Let's start with the compiler. Yes, the first version can be vectorized and you can see that in the included screenshots of the assembly output. The use of addpd [0] (add 2 pairs of 64bit doubles in simultaneously) instead of addsd (add 1 pair of 64bit doubles). Both operations have identical throughput/latency on any architecture not too ancient (e.g. check information of the corresponding intrinsic here [3]. Unfortunately Agner instruction_tables doesn't include the ADDSD for most architectures.) So while you can crunch 2 operations using SIMD at the same time, you are still doing 3 multiplications and 2 additions instead of 2 additions. The multiplications and addition have the same throughput at least on Skylake. So we can use simple math and 5/2 is still more than 2!

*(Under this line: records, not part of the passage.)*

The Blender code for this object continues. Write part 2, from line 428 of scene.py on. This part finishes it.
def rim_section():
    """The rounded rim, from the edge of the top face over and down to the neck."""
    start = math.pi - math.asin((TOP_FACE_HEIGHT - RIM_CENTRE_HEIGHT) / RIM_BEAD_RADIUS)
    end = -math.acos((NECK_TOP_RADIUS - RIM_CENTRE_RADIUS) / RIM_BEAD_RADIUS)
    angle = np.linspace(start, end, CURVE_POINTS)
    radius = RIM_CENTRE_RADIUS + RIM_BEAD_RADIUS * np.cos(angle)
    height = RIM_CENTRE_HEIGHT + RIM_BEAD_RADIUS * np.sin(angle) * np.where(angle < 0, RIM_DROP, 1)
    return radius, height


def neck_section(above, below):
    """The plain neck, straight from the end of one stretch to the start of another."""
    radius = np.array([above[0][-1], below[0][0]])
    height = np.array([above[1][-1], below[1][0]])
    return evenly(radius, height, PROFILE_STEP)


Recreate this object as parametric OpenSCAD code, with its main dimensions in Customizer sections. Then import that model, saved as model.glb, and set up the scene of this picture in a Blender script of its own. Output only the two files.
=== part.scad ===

Now to the CPU part. The loop dependency prohibits the compiler to properly utilize instruction pipelining [4] and now differences in throughput vs latency come into play. In a pipelined scenario the CPU can work on multiple steps of the instruction cycle in parallel (from fetching the instruction, then decoding it, to executing the operation and eventually writing the result back to the register) and thus achieve higher throughput. However, if your next instruction depends on the instruction before the CPU has to finish all the steps of a pipeline from instruction start to finish before the next instruction can start. This is the latency of an instruction. For example mulsd/mulpd have 8 times higher latency than throughput on Intel Skylake.

So while SIMD comes in at a factor of 2, the loop dependency stops the CPU from realizing a potential factor of 8.

Peter Cordes also correctly points this out in his comments and answer to the question on stackoverflow.

[1] https://www.felixcloutier.com/x86/addpd

[2] https://www.felixcloutier.com/x86/addsd

[3] https://www.intel.com/content/www/us/en/docs/intrinsics-guid...

[4] https://en.wikipedia.org/wiki/Instruction_pipelining

In short, the CPU can execute up to 6 or 8 instructions at once, but only if there are no dependencies between instructions. In the second version every operation depends on the previous result.